[Start Material shown]

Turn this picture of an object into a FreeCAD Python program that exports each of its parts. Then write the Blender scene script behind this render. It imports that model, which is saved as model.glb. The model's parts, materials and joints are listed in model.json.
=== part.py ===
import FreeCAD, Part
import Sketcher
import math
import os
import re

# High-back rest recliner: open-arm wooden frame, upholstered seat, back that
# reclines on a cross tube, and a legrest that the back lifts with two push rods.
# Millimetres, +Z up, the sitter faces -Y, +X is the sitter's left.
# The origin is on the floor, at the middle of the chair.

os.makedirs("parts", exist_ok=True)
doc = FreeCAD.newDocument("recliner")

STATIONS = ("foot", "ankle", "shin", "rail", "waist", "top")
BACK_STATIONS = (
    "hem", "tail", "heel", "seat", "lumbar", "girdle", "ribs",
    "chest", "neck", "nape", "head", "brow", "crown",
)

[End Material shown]
[Start Material shown]

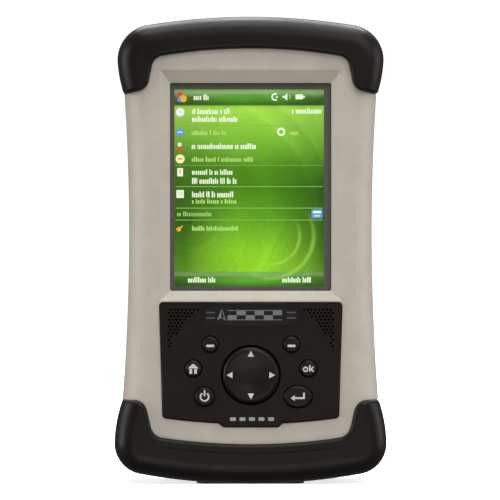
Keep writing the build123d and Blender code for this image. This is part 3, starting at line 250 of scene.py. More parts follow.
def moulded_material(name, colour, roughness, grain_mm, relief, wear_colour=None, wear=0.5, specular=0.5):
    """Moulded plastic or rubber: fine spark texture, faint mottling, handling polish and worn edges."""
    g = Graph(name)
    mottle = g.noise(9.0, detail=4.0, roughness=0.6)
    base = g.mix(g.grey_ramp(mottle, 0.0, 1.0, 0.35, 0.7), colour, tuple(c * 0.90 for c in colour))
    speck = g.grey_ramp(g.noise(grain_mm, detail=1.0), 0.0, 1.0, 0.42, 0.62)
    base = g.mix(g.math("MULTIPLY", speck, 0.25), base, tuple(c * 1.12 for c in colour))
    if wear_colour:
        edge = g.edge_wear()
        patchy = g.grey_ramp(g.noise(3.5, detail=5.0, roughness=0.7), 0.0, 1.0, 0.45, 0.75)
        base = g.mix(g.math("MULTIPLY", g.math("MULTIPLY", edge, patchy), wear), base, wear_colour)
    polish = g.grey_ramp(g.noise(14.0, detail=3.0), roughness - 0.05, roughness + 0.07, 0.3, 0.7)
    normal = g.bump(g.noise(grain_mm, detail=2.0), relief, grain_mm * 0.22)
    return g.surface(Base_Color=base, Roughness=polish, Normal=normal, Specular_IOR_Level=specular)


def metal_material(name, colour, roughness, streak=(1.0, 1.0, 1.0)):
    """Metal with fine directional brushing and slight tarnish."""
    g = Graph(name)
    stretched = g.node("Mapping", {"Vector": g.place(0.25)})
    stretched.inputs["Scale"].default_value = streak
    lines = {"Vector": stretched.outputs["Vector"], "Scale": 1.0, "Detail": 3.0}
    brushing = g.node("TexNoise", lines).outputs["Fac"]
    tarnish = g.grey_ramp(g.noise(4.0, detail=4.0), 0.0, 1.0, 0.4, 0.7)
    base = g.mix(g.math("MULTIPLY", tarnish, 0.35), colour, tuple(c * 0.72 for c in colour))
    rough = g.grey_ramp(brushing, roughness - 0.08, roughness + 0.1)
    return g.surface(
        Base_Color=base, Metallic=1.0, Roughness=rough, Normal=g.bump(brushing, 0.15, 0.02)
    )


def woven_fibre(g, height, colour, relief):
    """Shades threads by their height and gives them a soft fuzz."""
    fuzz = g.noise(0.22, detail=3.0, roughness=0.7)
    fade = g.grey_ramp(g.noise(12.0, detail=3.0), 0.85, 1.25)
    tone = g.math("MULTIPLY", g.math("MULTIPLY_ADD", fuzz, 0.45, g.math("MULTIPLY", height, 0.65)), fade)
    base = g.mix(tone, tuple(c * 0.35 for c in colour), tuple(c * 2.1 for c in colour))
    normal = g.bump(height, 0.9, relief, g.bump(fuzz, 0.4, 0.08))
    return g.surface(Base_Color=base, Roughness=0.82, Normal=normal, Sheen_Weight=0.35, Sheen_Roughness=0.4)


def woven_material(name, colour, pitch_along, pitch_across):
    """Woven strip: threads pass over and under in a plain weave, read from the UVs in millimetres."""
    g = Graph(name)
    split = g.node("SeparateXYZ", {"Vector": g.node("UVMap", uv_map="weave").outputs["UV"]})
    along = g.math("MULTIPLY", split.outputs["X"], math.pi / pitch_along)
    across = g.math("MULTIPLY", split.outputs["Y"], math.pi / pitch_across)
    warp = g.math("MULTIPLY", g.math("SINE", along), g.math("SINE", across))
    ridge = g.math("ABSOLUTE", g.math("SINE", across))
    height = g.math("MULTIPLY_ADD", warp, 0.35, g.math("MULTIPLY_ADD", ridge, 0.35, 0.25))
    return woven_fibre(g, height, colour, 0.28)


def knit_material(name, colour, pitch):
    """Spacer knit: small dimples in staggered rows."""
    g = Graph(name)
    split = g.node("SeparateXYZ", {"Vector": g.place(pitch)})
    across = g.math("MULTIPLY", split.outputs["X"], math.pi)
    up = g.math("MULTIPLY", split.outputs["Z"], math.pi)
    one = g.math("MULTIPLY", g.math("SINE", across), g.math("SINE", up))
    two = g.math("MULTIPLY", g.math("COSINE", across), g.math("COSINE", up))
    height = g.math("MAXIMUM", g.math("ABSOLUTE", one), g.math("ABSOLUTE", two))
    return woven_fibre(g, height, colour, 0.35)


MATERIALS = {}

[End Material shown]

Copy all lines from the material that include "parts".

Turn this picture of an object into a FreeCAD Python program that exports each of its parts. Then write the Blender scene script behind this render. It imports that model, which is saved as model.glb. The model's parts, materials and joints are listed in model.json.
os.makedirs("parts", exist_ok=True)
Keep writing the build123d and Blender code for this image. This is part 3, starting at line 250 of scene.py. More parts follow.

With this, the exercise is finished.